In June 2012, when Téa crossed over to General Hospital, she calls Dani to tell her that she gave birth to her brother, Victor Lord III. Danielle and Jack have an estranged relationship with their father Todd as a result of believing him guilty for the murder of their uncle Victor, the man they both considered their father. On September 10, 2012, Téa confirms that Danielle has started attending college outside of Llanview. In October 2012, John mentions that Dani is home from college with Téa, who has just found out that the baby she was raising as her son belonged to Sam Morgan, and Téa's son was actually stillborn. In March 2013, Dani calls Todd twice possibly to berate him over him being found not guilty in the baby switch, but the calls Dani makes are spotty and are abruptly cut short.
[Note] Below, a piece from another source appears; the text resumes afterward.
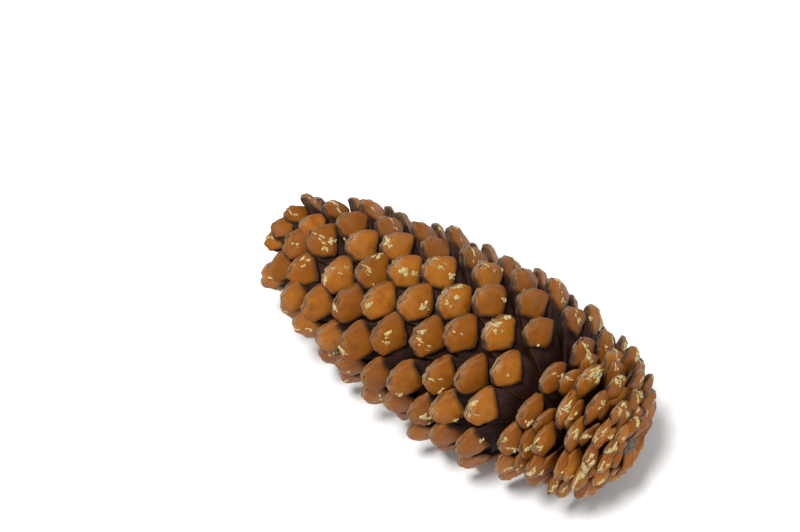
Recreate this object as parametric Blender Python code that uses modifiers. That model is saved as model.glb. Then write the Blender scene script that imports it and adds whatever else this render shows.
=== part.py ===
"""An opened sugar pine cone, lying on its side on a level surface.

The cone is one grown body: a slender woody core along +X with a cut stalk scar at the +X end, and
scales set round it on a spiral, each rooted deep in the core. Every scale has a narrow neck, a
broad thickened face on its outer side and a blunt tip. The scales lean towards the tip end of the
cone in the middle and at the tip end, and spread back towards the stalk at the base. Metres,
+Z up, and the lowest tips are worn flat at z = 0.
"""
import math
import random

import bmesh
import bpy
from mathutils import Matrix, Vector

NAME = "sugar_pine_cone"
MM = 0.001

# Core: axial place from the tip end, and radius, both in mm
CORE_PROFILE = (
    (29.0, 0.0), (30.5, 3.5), (42.0, 7.2), (75.0, 10.2), (140.0, 11.8), (205.0, 13.6), (238.0, 16.5),
    (258.0, 16.3), (270.0, 13.8), (279.0, 9.0), (285.0, 6.4), (285.0, 0.0),
)
CORE_SIDES = 12

# Spiral: one scale is anchored, and the rest follow it both ways at the rise of their place, in mm
DIVERGENCE_DEG = 165.134
ANCHOR_ROOT_MM = 159.6
ANCHOR_TURN_DEG = 110.2
FIRST_ROOT_MM = 33.0
LAST_ROOT_MM = 282.0
RISE_STOPS = (
    (33.0, 2.05), (48.0, 1.95), (65.0, 1.8), (95.0, 1.63), (130.0, 1.58), (150.0, 1.52), (190.0, 1.48),
    (205.0, 1.31), (228.0, 1.09), (240.0, 0.91), (255.0, 0.83), (282.0, 0.74),
)

# One scale, by the axial place of its root in mm: degrees from the axis, then mm
OPENING_STOPS = (
    (33.0, 22.0), (40.0, 30.0), (48.0, 36.0), (65.0, 42.0), (80.0, 45.0), (95.0, 48.0), (110.0, 50.0),
    (130.0, 52.0), (150.0, 54.0), (170.0, 57.0), (190.0, 59.0), (205.0, 61.0), (218.0, 64.0),
    (228.0, 69.0), (236.0, 78.0), (244.0, 86.0), (252.0, 92.0), (260.0, 98.0), (268.0, 102.0),
    (282.0, 104.0),
)
LENGTH_STOPS = (
    (33.0, 31.0), (40.0, 41.0), (48.0, 47.0), (65.0, 50.0), (80.0, 55.0), (95.0, 58.0), (110.0, 60.0),
    (130.0, 63.0), (150.0, 64.0), (190.0, 63.0), (205.0, 62.0), (218.0, 60.0), (228.0, 56.0),
    (236.0, 45.5), (244.0, 42.0), (252.0, 41.0), (260.0, 36.5), (268.0, 30.0), (275.0, 22.5),
    (282.0, 13.0),
)
HALF_WIDTH_STOPS = (
    (33.0, 8.5), (40.0, 10.2), (48.0, 11.0), (65.0, 12.2), (90.0, 13.4), (120.0, 14.4), (150.0, 15.0),
    (205.0, 14.8), (220.0, 14.0), (230.0, 13.4), (242.0, 12.8), (255.0, 12.0), (268.0, 10.4),
    (276.0, 8.4), (282.0, 6.4),
)
SWELL_STOPS = ((33.0, 3.6), (60.0, 4.8), (120.0, 5.8), (215.0, 5.8), (240.0, 4.6), (282.0, 2.6))
SCALE_SIDES = 6
SCALE_RINGS = 4
SCALE_START_DEG = 30.0
SMALL_SCALE_SIDES = 5
SMALL_SCALE_RINGS = 4
SMALL_SCALE_START_DEG = 180.0
SMALL_SCALE_FROM_MM = 236.0

# Outline of a scale along its own length: share of length, then shares of half width, of swell and of blade
STATIONS = (0.0, 0.5, 0.72, 0.93, 1.0)
WIDTH_SHARES = (0.0, 0.66, 1.0, 0.62, 0.0)
OUTER_SHARES = (0.0, 0.38, 1.0, 0.66, 0.0)
BLADE_HALF_MM = 1.35
INNER_SHARES = (0.0, 1.15, 1.0, 0.8, 0.0)
CAMBER_MM = 2.0
TIP_LIFT_MM = 1.6
ROOT_SINK_MM = 5.4

# Natural unevenness, drawn with one seed
SEED = 32
LENGTH_SPREAD = 0.045
WIDTH_SPREAD = 0.05
OPENING_SPREAD_DEG = 3.0
TURN_SPREAD_DEG = 2.0
TWIST_SPREAD_DEG = 5.0

# How the cone lies
REST_ROLL_DEG = -0.5
REST_PITCH_DEG = -2.0
FLAT_DEPTH_MM = 1.6
CUTTER_SIZE = (0.5, 0.3, 0.05)

# Finish of the scales
SCALE_COLOUR = (0.42, 0.17, 0.045, 1.0)
SCALE_ROUGHNESS = 0.5


def at(stops, place):
    """Reads a row of (place, value) stops, with straight lines between them."""
    for (left, low), (right, high) in zip(stops, stops[1:]):
        if place <= right:
            return low + (high - low) * (place - left) / (right - left)
    return stops[-1][1]


def eased(shares, place):
    """Reads evenly spaced shares at a place from 0 to 1."""
    step = place * (len(shares) - 1)
    low = min(int(step), len(shares) - 2)
    return shares[low] + (shares[low + 1] - shares[low]) * (step - low)


def roots():
    """Lists each scale's axial place in mm and its turn round the axis in degrees, tip end first."""
    found = [(ANCHOR_ROOT_MM, ANCHOR_TURN_DEG)]
    axial, turn = found[0]
    while axial - at(RISE_STOPS, axial) > FIRST_ROOT_MM:
        axial -= at(RISE_STOPS, axial)
        turn -= DIVERGENCE_DEG
        found.insert(0, (axial, turn))
    axial, turn = found[-1]
    while axial + at(RISE_STOPS, axial) < LAST_ROOT_MM:
        axial += at(RISE_STOPS, axial)
        turn += DIVERGENCE_DEG
        found.append((axial, turn))
    return found


def core_radius_mm(axial_mm):
    """Gives the core's radius at an axial place."""
    return at(CORE_PROFILE, axial_mm)


def build_core(collection):
    """Turns the core's profile round the cone's axis."""
    mesh = bpy.data.meshes.new("core_profile")
    points = [(x * MM, 0.0, radius * MM) for x, radius in CORE_PROFILE]
    edges = [(index, index + 1) for index in range(len(points) - 1)]
    mesh.from_pydata(points, edges, [])
    core = bpy.data.objects.new(NAME, mesh)
    collection.objects.link(core)
    turn = core.modifiers.new("turned", "SCREW")
    turn.axis = "X"
    turn.steps = CORE_SIDES
    turn.render_steps = CORE_SIDES
    turn.use_merge_vertices = True
    turn.merge_threshold = 0.0001
    turn.use_smooth_shade = True
    return core


def scale_frame(axial, turn_deg, opening_deg, twist_deg):
    """Gives the matrix of a scale: X across it, Y out of its outer face, Z from root to tip."""
    turn = math.radians(turn_deg)
    opening = math.radians(opening_deg)
    radial = Vector((0.0, math.cos(turn), math.sin(turn)))
    stalkward = Vector((1.0, 0.0, 0.0))
    along = radial * math.sin(opening) - stalkward * math.cos(opening)
    outward = radial * math.cos(opening) + stalkward * math.sin(opening)
    across = outward.cross(along)
    frame = Matrix((across, outward, along)).transposed()
    frame = frame @ Matrix.Rotation(math.radians(twist_deg), 3, "Z")
    base = radial * (core_radius_mm(axial) - ROOT_SINK_MM) + stalkward * axial
    return Matrix.Translation(base * MM) @ frame.to_4x4()


def shape_scale(bm, length_mm, half_width_mm, swell_mm):
    """Draws a unit ball out into a scale with a neck, a swollen outer face and a blunt tip."""
    for vert in bm.verts:
        share = 1.0 - math.acos(max(-1.0, min(1.0, vert.co.z))) / math.pi
        side = math.atan2(vert.co.y, vert.co.x)
        station = eased(STATIONS, share)
        across = math.cos(side) * half_width_mm * eased(WIDTH_SHARES, share)
        if math.sin(side) > 0.0:
            depth = swell_mm * eased(OUTER_SHARES, share)
        else:
            depth = BLADE_HALF_MM * eased(INNER_SHARES, share)
        camber = CAMBER_MM * math.sin(math.pi * station) - TIP_LIFT_MM * station ** 3
        out = math.sin(side) * depth + camber
        vert.co = Vector((across, out, station * length_mm)) * MM


def build_scales(collection):
    """Sets every scale on the spiral."""
    draw = random.Random(SEED)
    for index, (axial, turn) in enumerate(roots()):
        length = at(LENGTH_STOPS, axial) * (1.0 + draw.uniform(-1.0, 1.0) * LENGTH_SPREAD)
        half_width = at(HALF_WIDTH_STOPS, axial) * (1.0 + draw.uniform(-1.0, 1.0) * WIDTH_SPREAD)
        opening = at(OPENING_STOPS, axial) + draw.uniform(-1.0, 1.0) * OPENING_SPREAD_DEG
        turn += draw.uniform(-1.0, 1.0) * TURN_SPREAD_DEG
        twist = draw.uniform(-1.0, 1.0) * TWIST_SPREAD_DEG
        bm = bmesh.new()
        if axial > SMALL_SCALE_FROM_MM:
            bmesh.ops.create_uvsphere(bm, u_segments=SMALL_SCALE_SIDES, v_segments=SMALL_SCALE_RINGS, radius=1.0)
            bm.transform(Matrix.Rotation(math.radians(SMALL_SCALE_START_DEG), 4, "Z"))
        else:
            bmesh.ops.create_uvsphere(bm, u_segments=SCALE_SIDES, v_segments=SCALE_RINGS, radius=1.0)
            bm.transform(Matrix.Rotation(math.radians(SCALE_START_DEG), 4, "Z"))
        shape_scale(bm, length + ROOT_SINK_MM, half_width, at(SWELL_STOPS, axial))
        bm.transform(scale_frame(axial, turn, opening, twist))
        bmesh.ops.recalc_face_normals(bm, faces=bm.faces[:])
        mesh = bpy.data.meshes.new(f"scale_{index:03d}")
        bm.to_mesh(mesh)
        bm.free()
        collection.objects.link(bpy.data.objects.new(mesh.name, mesh))


def settled_mesh(source):
    """Copies an object's shape with its modifiers worked out."""
    graph = bpy.context.evaluated_depsgraph_get()
    return bpy.data.meshes.new_from_object(source.evaluated_get(graph))


def keep_main_body(mesh):
    """Keeps the largest closed piece: loose scraps and sealed hollows go."""
    bm = bmesh.new()
    bm.from_mesh(mesh)
    unseen = set(bm.verts)
    pieces = []
    while unseen:
        stack = [unseen.pop()]
        piece = set(stack)
        while stack:
            for edge in stack.pop().link_edges:
                for vert in edge.verts:
                    if vert in unseen:
                        unseen.discard(vert)
                        piece.add(vert)
                        stack.append(vert)
        pieces.append(piece)
    pieces.sort(key=len, reverse=True)
    for piece in pieces[1:]:
        bmesh.ops.delete(bm, geom=list(piece), context="VERTS")
    bm.to_mesh(mesh)
    bm.free()


def fuse(core, scales):
    """Joins the scales to the core in one union, then clears the loose ones."""
    union = core.modifiers.new("scales_fused", "BOOLEAN")
    union.operation = "UNION"
    union.operand_type = "COLLECTION"
    union.collection = scales
    union.solver = "EXACT"
    union.use_self = True
    mesh = settled_mesh(core)
    core.modifiers.clear()
    core.data = mesh
    for loose in list(scales.objects):
        bpy.data.objects.remove(loose, do_unlink=True)
    bpy.data.collections.remove(scales)
    keep_main_body(mesh)


def lay_down(cone):
    """Rolls and pitches the cone to the way it lies and centres it over the origin."""
    mesh = cone.data
    middle = Matrix.Translation(Vector((-0.5 * CORE_PROFILE[-1][0] * MM, 0.0, 0.0)))
    roll = Matrix.Rotation(math.radians(REST_ROLL_DEG), 4, "X")
    pitch = Matrix.Rotation(math.radians(REST_PITCH_DEG), 4, "Y")
    mesh.transform(pitch @ roll @ middle)
    lowest = min(vert.co.z for vert in mesh.vertices)
    mesh.transform(Matrix.Translation(Vector((0.0, 0.0, -lowest - FLAT_DEPTH_MM * MM))))
    above = [vert.co for vert in mesh.vertices if vert.co.z > 0.0]
    centre_x = 0.5 * (min(co.x for co in above) + max(co.x for co in above))
    centre_y = 0.5 * (min(co.y for co in above) + max(co.y for co in above))
    mesh.transform(Matrix.Translation(Vector((-centre_x, -centre_y, 0.0))))


def wear_flat(cone, cutters):
    """Takes the lowest tips off level, so that the cone has small flats to lie on."""
    bm = bmesh.new()
    bmesh.ops.create_cube(bm, size=1.0)
    size = Matrix.Diagonal((*CUTTER_SIZE, 1.0))
    bm.transform(Matrix.Translation(Vector((0.0, 0.0, -0.5 * CUTTER_SIZE[2]))) @ size)
    mesh = bpy.data.meshes.new("floor_cutter")
    bm.to_mesh(mesh)
    bm.free()
    cutter = bpy.data.objects.new("floor_cutter", mesh)
    cutter.hide_render = True
    cutter.display_type = "WIRE"
    cutters.objects.link(cutter)
    worn = cone.modifiers.new("tips_worn_flat", "BOOLEAN")
    worn.operation = "DIFFERENCE"
    worn.object = cutter
    worn.solver = "EXACT"


def bark_material():
    """Gives the orange brown of the scale faces, with a slight shine."""
    material = bpy.data.materials.new("cone_scale")
    material.use_nodes = True
    shader = material.node_tree.nodes["Principled BSDF"]
    shader.inputs["Base Color"].default_value = SCALE_COLOUR
    shader.inputs["Roughness"].default_value = SCALE_ROUGHNESS
    shader.inputs["Metallic"].default_value = 0.0
    return material


def main():
    """Builds the cone from its core, its scales and the flats that it lies on."""
    for item in list(bpy.data.objects):
        bpy.data.objects.remove(item, do_unlink=True)
    scene = bpy.context.scene.collection
    body = bpy.data.collections.new("sugar_pine_cone_body")
    cutters = bpy.data.collections.new("cutters")
    scales = bpy.data.collections.new("loose_scales")
    for collection in (body, cutters, scales):
        scene.children.link(collection)
    core = build_core(body)
    build_scales(scales)
    fuse(core, scales)
    lay_down(core)
    wear_flat(core, cutters)
    core.data.materials.clear()
    core.data.materials.append(bark_material())


main()
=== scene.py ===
"""An opened sugar pine cone lying on its side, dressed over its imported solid.

The full scales are set on the same seeded spiral as the solid's. Each has a fine surface: a dark
covered neck, a thick orange brown face that starts at a V, pale worn edges and a layered, blunt
tip. Smaller scales crowd the base, dried resin lies on the faces, and the core ends in the broken
stalk. Metres, +Z up.
"""

import enum
import logging
import math
import random
from dataclasses import dataclass, field
from typing import Sequence

import bpy
import numpy as np
from mathutils import Matrix, Vector


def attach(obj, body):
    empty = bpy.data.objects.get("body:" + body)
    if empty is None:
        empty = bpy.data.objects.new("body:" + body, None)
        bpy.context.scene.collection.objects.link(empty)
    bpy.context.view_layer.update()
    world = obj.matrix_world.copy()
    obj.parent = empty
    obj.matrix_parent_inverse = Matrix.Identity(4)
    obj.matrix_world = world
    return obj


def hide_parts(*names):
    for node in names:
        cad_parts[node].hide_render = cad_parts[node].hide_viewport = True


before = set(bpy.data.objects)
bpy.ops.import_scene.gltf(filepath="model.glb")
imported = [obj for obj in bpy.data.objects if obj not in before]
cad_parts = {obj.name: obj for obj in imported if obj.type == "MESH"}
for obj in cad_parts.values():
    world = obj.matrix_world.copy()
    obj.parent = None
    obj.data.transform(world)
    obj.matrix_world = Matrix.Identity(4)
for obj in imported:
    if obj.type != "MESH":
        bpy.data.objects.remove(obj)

LOG = logging.getLogger("sugar_pine_cone")
MM = 0.001
NODE = "sugar_pine_cone"
CREASE_DEG = 42.0

Stops = Sequence[tuple[float, float]]
Colour = tuple[float, float, float, float]
Faces = list[tuple[int, ...]]
Values = float | np.ndarray
Socket = bpy.types.NodeSocket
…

Later, Todd leaves Port Charles, presumably due to the phone calls.

===2013===
Dani is now 21 years old and living with her mother, and it is revealed that she has been getting drunk on alcohol and high on pills. Matthew figures out and takes her pills, but Dani passes out on the opening night of Blair's new nightclub Shelter due to a drug overdose. At the hospital, Todd, Téa, and Blair find out about Dani using when Matthew tells the doctor about taking OxyContin pills. Soon after, Victor is revealed to be alive and reunites with Téa & Dani, hoping to help her out. Dani later reveals she has been taking drugs because Todd was gone, and Téa has been ignoring her since she lost Victor's baby. She made the calls to Todd while she was drunk. On May 9, Dani moves out of Tea's house and moves to an apartment with Matthew and their friend from their boarding school days in London, Jeffrey King.

In 2019, Nora Buchanan mentions that Dani is now working for her as a paralegal researcher. Dani is responsible for locating precedent case allowing the charges against Dr. Kevin Collins to be dropped.